🤖 AI Summary
Existing robotic foundation models struggle to generalize across varying viewpoints, manipulator configurations, and end-effectors—particularly parallel-jaw grippers—due to biases in their training data. To address this limitation, this work proposes a Cross-Embodiment Interface (CEI) framework that aligns heterogeneous robot trajectories through functional similarity. By leveraging directional Chamfer distance and gradient-based optimization, CEI synthesizes observations and actions tailored to novel embodiments, enabling bidirectional policy transfer. The approach supports spatial generalization and multimodal motion generation, successfully transferring policies from a Franka Panda to 16 distinct simulated configurations. In real-world experiments, it achieves an average success rate of 82.4% across six tasks when transferring between UR5 robots equipped with AG95 and XHand end-effectors.
📝 Abstract
Robotic foundation models trained on large-scale manipulation datasets have shown promise in learning generalist policies, but they often overfit to specific viewpoints, robot arms, and especially parallel-jaw grippers due to dataset biases. To address this limitation, we propose Cross-Embodiment Interface (CEI), a framework for cross-embodiment learning that enables the transfer of demonstrations across different robot arm and end-effector morphologies. CEI introduces the concept of functional similarity, which is quantified using Directional Chamfer Distance. Then it aligns robot trajectories through gradient-based optimization, followed by synthesizing observations and actions for unseen robot arms and end-effectors.

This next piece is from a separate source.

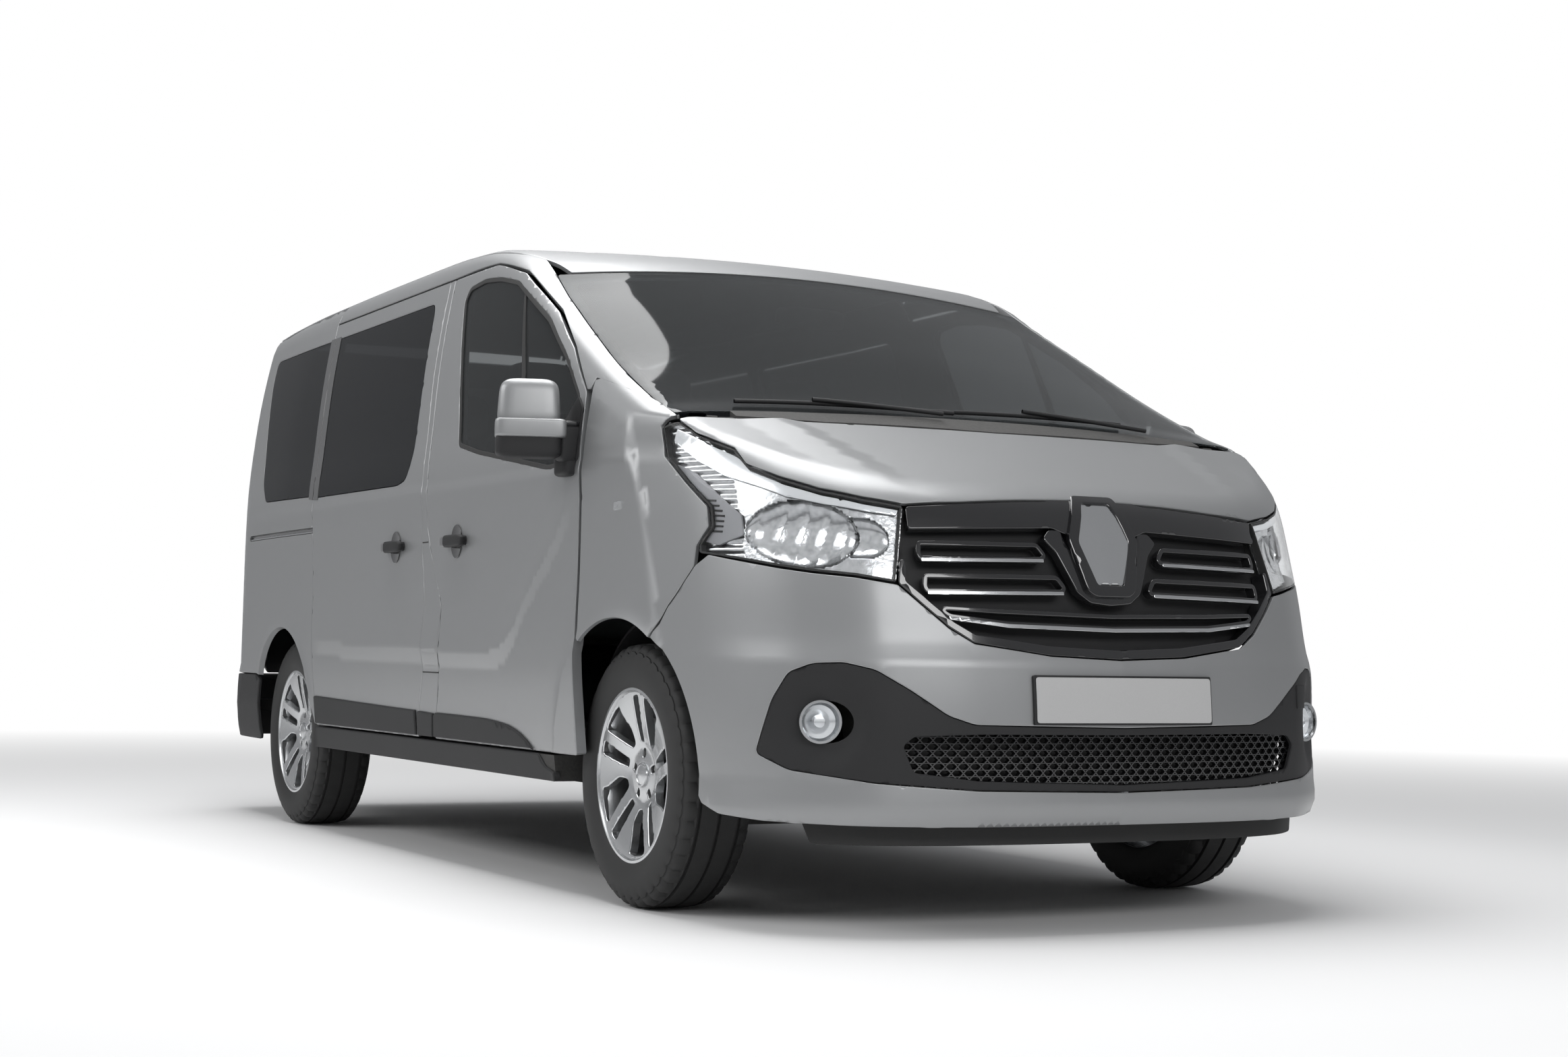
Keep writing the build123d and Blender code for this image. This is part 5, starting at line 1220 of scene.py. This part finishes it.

In experiments, CEI transfers data and policies from a Franka Panda robot to 16 different embodiments across 3 tasks in simulation, and supports bidirectional transfer between a UR5+AG95 gripper robot and a UR5+Xhand robot across 6 real-world tasks, achieving an average transfer ratio of 82.4% . Finally, we demonstrate that CEI can also be extended with spatial generalization and multimodal motion generation capabilities using our proposed techniques.